Long before the wheel, mankind made the box.
This invention made it simpler to organize things
– things like people for when judging, blaming,
and hating was needed.
– Derek Robert Delahunt
If we categorize someone, if we place them in a group or put them in a box, then we make it easy to point the finger and say, “Look, those people are different from us and they’re to blame for what’s wrong.” We strip them of their individuality and thereby remove the need for discussion—and like many of the things mankind is practiced at doing, this dehumanizes them.
Just think of all the boxes we make: male, female, gay, straight, black, white, Muslim, Christian, Buddhist, Jew, Democrat, Republican, Trump-voter, Tory, Whig, perpetrator, victim, Russian, American, east coast, west coast, this school, that school. We do it in sports and we do it in our private lives—hell, I’ve even heard yogis dump on other yogis because they don’t practice the right kind of yoga. Really, yoga?!
And it’s not just that we assign boxes to other people. People put themselves into boxes and by doing so give themselves an identity. Any one of those categories listed above are equally a source of self-worth for some, as an object of blame for others. “This is the group I belong to and these are our values, which are far superior to your values.”
Consider the language we use. You’re more likely to hear, “I’m a Democrat,” instead of, “I vote Democrat.” You’re more likely to hear, “That guy is a misogynist,” instead of, “I’ve seen that guy do things that disrespect women.”
That last one got you, didn’t it? That’s a tender nerve.
Some of us have watched men disrespect, discriminate, and coerce women. We’ve watched both men and women, those who could hold them accountable, look the other way in favor of company welfare or personal ambition. And now, with this new awareness, empowerment, and momentum behind the #metoo movement, it is so easy to throw these people we label as misogynists to the wolves.
But labeling them as misogynists—putting them in that box—that is a shortcut. And if we do it with them, then we make it easier to do it in situations that aren’t so black and white.
This is personal for me. I’ve worked at a place where people protected a man like this. I’ve seen what pain it caused professional women and those who supported them, and I would like nothing more than to throw these people to the wolves. But, I also say that each person should be judged and condemned on their own merits, and not as a member of a category to which they’ve been assigned.

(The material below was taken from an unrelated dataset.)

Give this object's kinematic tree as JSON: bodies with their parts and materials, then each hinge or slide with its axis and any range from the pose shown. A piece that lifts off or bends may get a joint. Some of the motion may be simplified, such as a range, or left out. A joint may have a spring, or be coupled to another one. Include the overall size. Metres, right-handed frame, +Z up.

Here’s the reason: These boxes make it harder to feel empathy—especially when we might find ourselves in opposition to their behavior or values. But empathy is exactly what we need to feel—because every person is a complex human with a unique set of needs, desires, and influences. Everyone has a story that is their own and different than what you think it is.
We need to start with empathy and follow it with discussion and an attempt at understanding.
Categorizing people, as a shortcut for judging and hating them, and as a tool to manipulate the opinions of the masses—this isn’t going to change. But you can change the way that you think.
Instantly categorizing someone is our reaction. It’s what we do because of the way our brains are wired. But with conscious thought, we can respond differently—take them out of the box and by doing so, re-wire our pathways.
This is how we liberate ourselves from the instinct to hate.
Every choice a person makes has consequences and people must take responsibility for those consequences—but this can be done with a lot less, “I’m right and you’re wrong,” and more, “I understand and I feel you.” And this, for me, starts with recognizing the boxes into which I put people—and maybe making one or two other people think about boxes they create.